What the exercise asks.
Restrict the output to the lines below starting at the one that contains "obj.matrix_world = world" and ending at the one that contains "obj.parent = None", and restate them word for word, both ends included.

Recorded information.
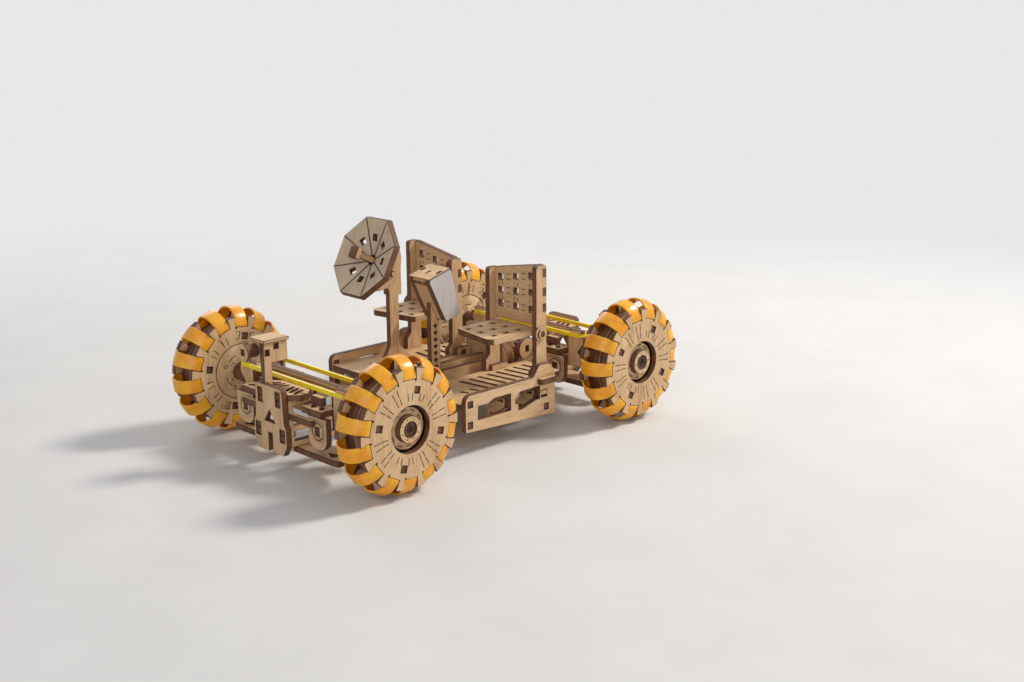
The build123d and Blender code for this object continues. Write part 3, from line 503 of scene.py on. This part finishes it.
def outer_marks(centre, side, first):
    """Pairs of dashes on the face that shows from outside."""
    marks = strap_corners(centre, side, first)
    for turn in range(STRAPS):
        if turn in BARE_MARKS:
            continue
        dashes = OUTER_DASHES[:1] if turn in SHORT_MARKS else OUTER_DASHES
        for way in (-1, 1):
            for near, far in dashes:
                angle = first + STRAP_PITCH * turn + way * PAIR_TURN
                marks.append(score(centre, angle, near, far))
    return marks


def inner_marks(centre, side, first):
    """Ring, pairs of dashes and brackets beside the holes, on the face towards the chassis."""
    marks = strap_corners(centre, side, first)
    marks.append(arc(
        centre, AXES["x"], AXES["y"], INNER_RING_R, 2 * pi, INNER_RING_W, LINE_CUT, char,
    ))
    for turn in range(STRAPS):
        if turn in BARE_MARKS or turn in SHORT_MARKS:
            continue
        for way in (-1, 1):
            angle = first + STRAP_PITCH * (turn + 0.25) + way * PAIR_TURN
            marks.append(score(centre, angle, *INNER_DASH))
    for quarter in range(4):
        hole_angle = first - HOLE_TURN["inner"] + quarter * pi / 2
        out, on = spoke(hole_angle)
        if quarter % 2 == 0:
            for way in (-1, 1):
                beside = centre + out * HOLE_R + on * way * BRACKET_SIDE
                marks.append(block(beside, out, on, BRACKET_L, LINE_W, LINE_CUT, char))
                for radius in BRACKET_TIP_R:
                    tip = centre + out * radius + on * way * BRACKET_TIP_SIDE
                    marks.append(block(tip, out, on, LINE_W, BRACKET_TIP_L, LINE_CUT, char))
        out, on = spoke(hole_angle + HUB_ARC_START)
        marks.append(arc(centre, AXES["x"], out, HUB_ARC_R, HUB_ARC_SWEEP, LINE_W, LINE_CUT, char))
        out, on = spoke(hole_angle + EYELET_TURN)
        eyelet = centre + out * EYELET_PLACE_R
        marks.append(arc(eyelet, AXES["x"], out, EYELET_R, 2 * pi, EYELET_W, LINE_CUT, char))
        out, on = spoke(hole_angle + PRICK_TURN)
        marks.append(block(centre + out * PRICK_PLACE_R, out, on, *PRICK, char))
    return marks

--

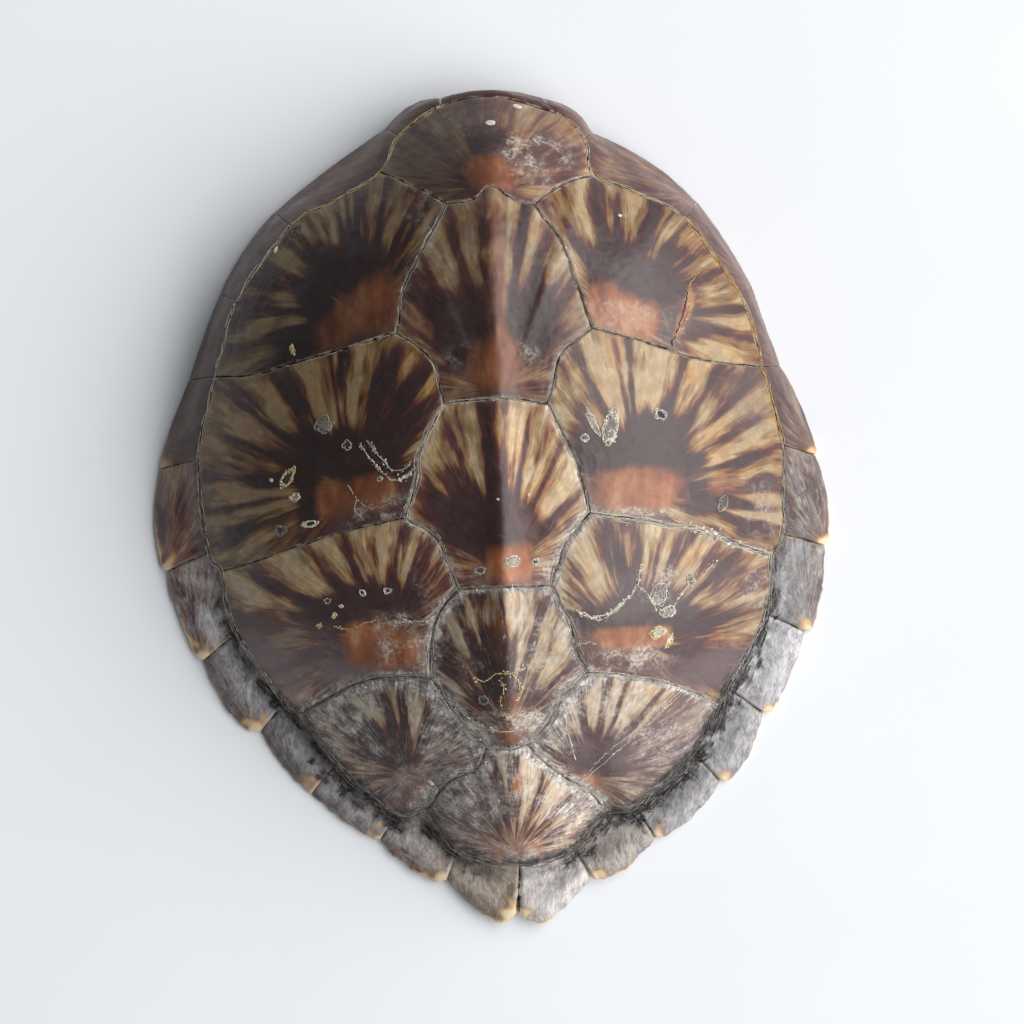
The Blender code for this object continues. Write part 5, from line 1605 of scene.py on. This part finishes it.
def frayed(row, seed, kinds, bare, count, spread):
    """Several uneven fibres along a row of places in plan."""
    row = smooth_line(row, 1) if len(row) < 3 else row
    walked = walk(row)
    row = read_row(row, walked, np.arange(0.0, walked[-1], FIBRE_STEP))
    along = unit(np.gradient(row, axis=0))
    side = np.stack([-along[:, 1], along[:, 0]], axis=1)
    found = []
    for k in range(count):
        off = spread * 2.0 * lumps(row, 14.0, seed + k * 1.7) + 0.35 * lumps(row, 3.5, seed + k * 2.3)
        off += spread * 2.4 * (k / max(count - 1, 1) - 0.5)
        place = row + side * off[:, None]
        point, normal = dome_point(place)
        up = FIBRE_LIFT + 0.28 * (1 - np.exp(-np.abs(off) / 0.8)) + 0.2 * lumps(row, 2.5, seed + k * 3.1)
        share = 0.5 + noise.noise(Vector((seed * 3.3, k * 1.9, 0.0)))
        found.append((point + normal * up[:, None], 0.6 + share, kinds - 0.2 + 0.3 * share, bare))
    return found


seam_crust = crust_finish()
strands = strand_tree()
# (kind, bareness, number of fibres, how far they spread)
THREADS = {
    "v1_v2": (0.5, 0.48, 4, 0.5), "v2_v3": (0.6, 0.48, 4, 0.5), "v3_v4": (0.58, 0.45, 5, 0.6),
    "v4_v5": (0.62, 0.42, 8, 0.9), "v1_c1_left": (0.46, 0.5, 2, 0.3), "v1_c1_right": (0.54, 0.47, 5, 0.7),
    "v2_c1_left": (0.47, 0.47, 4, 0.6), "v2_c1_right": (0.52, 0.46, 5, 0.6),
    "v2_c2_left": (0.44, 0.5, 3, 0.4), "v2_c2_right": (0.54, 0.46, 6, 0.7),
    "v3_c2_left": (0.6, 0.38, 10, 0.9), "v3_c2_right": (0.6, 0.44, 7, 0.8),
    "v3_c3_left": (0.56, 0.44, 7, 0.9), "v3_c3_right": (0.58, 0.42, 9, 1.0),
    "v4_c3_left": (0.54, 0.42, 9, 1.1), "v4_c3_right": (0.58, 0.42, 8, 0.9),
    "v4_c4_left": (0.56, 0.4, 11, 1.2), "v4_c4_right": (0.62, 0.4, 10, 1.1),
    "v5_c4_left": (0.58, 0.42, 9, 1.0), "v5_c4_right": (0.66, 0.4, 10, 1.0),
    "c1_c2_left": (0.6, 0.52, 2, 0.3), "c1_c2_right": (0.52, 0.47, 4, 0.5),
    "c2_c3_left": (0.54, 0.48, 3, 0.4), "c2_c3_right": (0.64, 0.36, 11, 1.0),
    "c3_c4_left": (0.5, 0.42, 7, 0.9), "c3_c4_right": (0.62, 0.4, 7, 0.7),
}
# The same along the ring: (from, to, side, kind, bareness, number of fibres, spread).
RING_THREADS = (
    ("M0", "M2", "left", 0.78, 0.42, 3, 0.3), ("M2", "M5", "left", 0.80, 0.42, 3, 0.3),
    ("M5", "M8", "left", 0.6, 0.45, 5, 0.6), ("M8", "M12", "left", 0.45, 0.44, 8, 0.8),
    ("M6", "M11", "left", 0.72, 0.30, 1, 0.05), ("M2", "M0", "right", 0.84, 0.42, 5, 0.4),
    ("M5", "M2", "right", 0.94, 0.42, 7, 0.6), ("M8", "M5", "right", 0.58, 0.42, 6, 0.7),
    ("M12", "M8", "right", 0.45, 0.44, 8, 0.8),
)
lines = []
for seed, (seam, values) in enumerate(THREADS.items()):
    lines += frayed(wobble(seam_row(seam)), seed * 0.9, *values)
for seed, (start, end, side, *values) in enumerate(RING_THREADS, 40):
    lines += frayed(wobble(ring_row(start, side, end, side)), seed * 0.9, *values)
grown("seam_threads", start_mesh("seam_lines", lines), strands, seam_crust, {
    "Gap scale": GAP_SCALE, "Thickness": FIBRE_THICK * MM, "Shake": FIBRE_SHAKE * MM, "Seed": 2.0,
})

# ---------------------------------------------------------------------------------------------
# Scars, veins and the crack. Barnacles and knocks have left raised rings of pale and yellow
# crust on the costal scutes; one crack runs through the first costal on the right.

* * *

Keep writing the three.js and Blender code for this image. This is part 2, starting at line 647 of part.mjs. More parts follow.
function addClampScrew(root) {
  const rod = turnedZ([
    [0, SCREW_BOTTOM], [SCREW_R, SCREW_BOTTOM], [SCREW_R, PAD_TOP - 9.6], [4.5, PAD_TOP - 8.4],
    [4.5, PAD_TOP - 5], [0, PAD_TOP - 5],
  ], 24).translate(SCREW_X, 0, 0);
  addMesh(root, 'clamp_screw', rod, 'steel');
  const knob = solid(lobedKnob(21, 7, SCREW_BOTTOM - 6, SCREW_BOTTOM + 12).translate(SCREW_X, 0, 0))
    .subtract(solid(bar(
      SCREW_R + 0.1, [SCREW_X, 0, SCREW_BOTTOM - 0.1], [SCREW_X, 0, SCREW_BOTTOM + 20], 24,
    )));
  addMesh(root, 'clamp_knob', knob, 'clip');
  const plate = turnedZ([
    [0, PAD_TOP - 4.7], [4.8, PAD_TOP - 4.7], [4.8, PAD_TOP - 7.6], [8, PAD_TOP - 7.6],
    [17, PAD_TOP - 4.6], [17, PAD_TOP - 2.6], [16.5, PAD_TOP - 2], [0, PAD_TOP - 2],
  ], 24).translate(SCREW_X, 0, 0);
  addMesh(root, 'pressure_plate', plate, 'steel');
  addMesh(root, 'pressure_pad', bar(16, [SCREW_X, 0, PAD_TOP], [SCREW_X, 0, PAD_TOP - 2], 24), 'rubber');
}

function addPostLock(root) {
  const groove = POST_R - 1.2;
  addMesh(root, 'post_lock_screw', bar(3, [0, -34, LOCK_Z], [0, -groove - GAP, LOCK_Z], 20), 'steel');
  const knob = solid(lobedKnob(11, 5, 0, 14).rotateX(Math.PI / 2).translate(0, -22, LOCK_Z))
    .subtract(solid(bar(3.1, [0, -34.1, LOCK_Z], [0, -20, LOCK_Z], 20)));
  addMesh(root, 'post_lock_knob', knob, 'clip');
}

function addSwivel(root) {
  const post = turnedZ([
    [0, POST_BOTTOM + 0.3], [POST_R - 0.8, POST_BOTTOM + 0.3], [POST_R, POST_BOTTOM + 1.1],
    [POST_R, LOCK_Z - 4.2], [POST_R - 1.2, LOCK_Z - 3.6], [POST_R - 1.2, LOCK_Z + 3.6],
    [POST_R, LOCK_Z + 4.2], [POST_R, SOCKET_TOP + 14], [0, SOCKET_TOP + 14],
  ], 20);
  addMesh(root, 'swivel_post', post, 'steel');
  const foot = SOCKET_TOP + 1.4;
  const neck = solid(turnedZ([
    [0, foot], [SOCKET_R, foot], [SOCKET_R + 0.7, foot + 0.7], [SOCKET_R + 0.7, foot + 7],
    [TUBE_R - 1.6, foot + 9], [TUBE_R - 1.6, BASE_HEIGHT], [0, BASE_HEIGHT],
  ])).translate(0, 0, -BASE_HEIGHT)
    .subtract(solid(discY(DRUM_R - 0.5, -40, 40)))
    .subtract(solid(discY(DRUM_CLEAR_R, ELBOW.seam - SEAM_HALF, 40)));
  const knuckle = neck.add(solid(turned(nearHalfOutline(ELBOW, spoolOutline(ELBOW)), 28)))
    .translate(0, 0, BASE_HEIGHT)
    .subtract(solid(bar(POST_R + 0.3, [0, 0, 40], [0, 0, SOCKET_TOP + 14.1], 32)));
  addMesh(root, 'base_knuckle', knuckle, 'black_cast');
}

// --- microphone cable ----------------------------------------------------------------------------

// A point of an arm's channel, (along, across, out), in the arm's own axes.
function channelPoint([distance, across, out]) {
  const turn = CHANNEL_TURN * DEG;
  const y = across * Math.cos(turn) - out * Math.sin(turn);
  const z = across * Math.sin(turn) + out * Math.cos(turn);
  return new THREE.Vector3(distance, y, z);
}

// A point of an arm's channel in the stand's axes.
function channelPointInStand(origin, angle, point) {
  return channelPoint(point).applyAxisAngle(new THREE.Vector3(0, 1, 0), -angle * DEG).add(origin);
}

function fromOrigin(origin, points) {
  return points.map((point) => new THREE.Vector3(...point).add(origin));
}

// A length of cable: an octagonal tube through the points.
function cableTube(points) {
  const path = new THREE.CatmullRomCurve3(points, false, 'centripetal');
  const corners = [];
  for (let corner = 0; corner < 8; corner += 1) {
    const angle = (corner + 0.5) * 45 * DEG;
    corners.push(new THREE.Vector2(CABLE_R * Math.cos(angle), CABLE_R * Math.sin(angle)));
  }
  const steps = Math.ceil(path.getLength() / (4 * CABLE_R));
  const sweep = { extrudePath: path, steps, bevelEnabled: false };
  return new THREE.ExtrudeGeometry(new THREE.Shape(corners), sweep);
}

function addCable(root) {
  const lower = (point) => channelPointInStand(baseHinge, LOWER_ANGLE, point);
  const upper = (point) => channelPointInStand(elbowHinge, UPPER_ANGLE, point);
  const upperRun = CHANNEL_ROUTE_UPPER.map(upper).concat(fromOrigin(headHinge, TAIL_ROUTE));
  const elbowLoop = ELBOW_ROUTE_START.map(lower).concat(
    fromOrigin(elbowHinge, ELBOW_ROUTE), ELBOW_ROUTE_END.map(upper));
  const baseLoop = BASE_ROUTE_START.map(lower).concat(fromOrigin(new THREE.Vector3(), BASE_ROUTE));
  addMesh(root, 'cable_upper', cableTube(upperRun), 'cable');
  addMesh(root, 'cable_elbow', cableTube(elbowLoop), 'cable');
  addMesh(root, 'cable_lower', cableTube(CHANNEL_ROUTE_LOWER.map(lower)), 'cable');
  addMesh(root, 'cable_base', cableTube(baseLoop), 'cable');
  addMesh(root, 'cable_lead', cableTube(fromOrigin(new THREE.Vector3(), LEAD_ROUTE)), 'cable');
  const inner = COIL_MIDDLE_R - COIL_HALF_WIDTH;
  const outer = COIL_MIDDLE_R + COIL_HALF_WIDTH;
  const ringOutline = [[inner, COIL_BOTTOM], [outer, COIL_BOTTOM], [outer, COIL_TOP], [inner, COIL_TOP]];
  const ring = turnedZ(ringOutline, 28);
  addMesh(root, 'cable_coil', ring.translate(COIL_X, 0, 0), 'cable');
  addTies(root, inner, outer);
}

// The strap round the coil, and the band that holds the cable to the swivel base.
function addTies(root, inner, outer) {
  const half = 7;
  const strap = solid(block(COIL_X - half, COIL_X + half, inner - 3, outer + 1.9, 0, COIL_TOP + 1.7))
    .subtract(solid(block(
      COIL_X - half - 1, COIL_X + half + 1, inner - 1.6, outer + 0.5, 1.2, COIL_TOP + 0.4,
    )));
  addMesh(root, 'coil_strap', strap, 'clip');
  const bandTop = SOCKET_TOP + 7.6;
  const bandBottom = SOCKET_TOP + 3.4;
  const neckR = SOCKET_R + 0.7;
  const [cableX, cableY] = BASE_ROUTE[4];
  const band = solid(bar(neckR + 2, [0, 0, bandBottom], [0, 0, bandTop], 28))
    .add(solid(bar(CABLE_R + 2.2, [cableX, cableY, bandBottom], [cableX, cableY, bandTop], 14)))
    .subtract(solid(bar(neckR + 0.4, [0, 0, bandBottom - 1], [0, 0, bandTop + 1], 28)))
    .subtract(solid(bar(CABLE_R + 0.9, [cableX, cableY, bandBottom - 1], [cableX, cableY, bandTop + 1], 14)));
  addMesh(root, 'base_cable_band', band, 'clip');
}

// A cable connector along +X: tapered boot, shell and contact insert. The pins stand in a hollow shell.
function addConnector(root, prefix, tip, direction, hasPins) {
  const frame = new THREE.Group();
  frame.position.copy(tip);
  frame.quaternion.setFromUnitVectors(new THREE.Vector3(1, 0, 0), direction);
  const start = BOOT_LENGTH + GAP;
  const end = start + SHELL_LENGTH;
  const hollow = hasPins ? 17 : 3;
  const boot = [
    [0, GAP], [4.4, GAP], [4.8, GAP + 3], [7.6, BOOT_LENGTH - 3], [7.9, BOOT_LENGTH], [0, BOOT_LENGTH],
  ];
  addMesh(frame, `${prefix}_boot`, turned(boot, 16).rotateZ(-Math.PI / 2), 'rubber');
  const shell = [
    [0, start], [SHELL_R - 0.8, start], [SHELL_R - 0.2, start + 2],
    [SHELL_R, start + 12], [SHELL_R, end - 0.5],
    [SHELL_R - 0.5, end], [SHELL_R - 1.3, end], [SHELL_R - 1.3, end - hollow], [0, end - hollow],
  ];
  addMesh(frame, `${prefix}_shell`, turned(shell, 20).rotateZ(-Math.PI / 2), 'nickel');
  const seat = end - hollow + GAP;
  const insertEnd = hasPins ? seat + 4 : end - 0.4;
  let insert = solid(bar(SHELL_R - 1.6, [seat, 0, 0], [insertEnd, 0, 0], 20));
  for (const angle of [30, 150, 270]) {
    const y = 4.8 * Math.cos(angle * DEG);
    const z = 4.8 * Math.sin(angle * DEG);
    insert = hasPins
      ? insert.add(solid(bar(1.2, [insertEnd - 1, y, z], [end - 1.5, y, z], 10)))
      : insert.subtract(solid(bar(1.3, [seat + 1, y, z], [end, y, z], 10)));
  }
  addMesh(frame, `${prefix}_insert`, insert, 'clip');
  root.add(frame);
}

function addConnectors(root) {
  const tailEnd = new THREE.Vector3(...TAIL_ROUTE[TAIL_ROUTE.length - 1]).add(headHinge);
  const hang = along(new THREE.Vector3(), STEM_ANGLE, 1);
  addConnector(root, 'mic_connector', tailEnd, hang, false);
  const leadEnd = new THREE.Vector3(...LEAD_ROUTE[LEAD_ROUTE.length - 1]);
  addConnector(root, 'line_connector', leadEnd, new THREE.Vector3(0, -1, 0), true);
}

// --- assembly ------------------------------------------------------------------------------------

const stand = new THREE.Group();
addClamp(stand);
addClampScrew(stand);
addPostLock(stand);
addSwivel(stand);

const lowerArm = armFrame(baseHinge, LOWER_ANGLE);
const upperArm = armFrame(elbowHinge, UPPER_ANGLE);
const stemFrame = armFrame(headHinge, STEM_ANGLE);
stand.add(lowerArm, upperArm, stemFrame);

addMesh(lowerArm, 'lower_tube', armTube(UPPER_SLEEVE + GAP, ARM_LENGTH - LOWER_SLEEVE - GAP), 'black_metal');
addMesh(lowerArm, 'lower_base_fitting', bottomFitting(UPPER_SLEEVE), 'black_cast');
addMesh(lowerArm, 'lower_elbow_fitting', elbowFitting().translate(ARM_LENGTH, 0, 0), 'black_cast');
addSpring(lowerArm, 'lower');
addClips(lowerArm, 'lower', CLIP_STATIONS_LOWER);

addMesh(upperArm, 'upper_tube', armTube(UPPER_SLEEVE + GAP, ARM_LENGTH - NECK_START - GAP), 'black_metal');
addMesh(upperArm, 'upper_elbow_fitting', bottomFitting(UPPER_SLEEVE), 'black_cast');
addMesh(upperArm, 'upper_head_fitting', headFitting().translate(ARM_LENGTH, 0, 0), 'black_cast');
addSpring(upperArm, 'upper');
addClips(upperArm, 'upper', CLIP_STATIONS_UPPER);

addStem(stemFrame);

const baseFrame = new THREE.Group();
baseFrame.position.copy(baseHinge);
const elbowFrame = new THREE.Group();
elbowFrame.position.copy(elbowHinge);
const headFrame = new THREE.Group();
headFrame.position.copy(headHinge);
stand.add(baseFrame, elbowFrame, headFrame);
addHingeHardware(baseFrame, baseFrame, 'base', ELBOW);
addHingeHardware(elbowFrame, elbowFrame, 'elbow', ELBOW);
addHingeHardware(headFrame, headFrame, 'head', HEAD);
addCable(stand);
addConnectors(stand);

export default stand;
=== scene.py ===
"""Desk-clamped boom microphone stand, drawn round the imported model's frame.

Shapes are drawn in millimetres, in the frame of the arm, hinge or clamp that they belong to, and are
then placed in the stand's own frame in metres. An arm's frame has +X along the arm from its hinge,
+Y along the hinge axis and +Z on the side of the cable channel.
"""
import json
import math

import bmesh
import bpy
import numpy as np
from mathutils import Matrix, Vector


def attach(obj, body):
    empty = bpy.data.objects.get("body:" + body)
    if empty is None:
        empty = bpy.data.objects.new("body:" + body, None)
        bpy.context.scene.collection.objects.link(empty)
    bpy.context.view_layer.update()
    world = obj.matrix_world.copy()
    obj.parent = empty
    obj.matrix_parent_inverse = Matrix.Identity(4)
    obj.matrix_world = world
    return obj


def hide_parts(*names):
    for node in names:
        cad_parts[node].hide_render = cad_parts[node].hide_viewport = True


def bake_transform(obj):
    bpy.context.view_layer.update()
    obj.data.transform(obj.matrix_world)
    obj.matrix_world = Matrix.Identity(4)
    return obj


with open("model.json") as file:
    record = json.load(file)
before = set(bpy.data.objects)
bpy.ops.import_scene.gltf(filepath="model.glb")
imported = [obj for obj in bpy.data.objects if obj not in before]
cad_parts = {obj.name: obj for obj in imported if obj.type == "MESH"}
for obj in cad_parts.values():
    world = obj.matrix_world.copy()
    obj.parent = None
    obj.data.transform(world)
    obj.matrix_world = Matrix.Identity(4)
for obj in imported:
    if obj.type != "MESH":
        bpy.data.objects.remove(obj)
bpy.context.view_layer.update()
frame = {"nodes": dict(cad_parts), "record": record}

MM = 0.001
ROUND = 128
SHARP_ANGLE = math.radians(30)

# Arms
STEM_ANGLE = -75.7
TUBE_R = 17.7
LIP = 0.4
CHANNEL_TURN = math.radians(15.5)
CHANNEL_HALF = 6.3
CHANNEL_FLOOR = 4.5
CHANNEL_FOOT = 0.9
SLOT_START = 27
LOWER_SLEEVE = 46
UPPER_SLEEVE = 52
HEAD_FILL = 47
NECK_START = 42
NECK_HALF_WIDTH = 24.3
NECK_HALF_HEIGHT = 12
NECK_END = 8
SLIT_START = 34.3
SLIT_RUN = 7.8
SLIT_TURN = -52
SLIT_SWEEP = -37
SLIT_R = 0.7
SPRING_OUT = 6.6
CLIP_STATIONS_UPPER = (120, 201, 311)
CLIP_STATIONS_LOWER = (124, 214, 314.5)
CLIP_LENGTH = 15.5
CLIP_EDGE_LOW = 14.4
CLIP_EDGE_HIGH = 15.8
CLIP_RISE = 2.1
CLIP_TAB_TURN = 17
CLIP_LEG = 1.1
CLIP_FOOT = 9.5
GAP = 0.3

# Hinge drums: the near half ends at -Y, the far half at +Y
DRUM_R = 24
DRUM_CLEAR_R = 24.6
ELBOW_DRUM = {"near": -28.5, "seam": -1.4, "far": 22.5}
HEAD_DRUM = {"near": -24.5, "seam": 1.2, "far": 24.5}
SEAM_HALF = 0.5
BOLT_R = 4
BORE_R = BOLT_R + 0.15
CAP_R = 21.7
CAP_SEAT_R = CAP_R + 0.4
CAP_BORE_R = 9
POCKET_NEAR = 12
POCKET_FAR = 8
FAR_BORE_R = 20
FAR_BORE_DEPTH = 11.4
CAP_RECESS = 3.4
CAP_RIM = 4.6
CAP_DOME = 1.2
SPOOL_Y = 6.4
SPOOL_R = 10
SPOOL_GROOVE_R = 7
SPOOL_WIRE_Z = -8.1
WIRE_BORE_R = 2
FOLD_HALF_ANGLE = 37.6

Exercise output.
    obj.matrix_world = world
    return obj


def hide_parts(*names):
    for node in names:
        cad_parts[node].hide_render = cad_parts[node].hide_viewport = True


def bake_transform(obj):
    bpy.context.view_layer.update()
    obj.data.transform(obj.matrix_world)
    obj.matrix_world = Matrix.Identity(4)
    return obj


with open("model.json") as file:
    record = json.load(file)
before = set(bpy.data.objects)
bpy.ops.import_scene.gltf(filepath="model.glb")
imported = [obj for obj in bpy.data.objects if obj not in before]
cad_parts = {obj.name: obj for obj in imported if obj.type == "MESH"}
for obj in cad_parts.values():
    world = obj.matrix_world.copy()
    obj.parent = None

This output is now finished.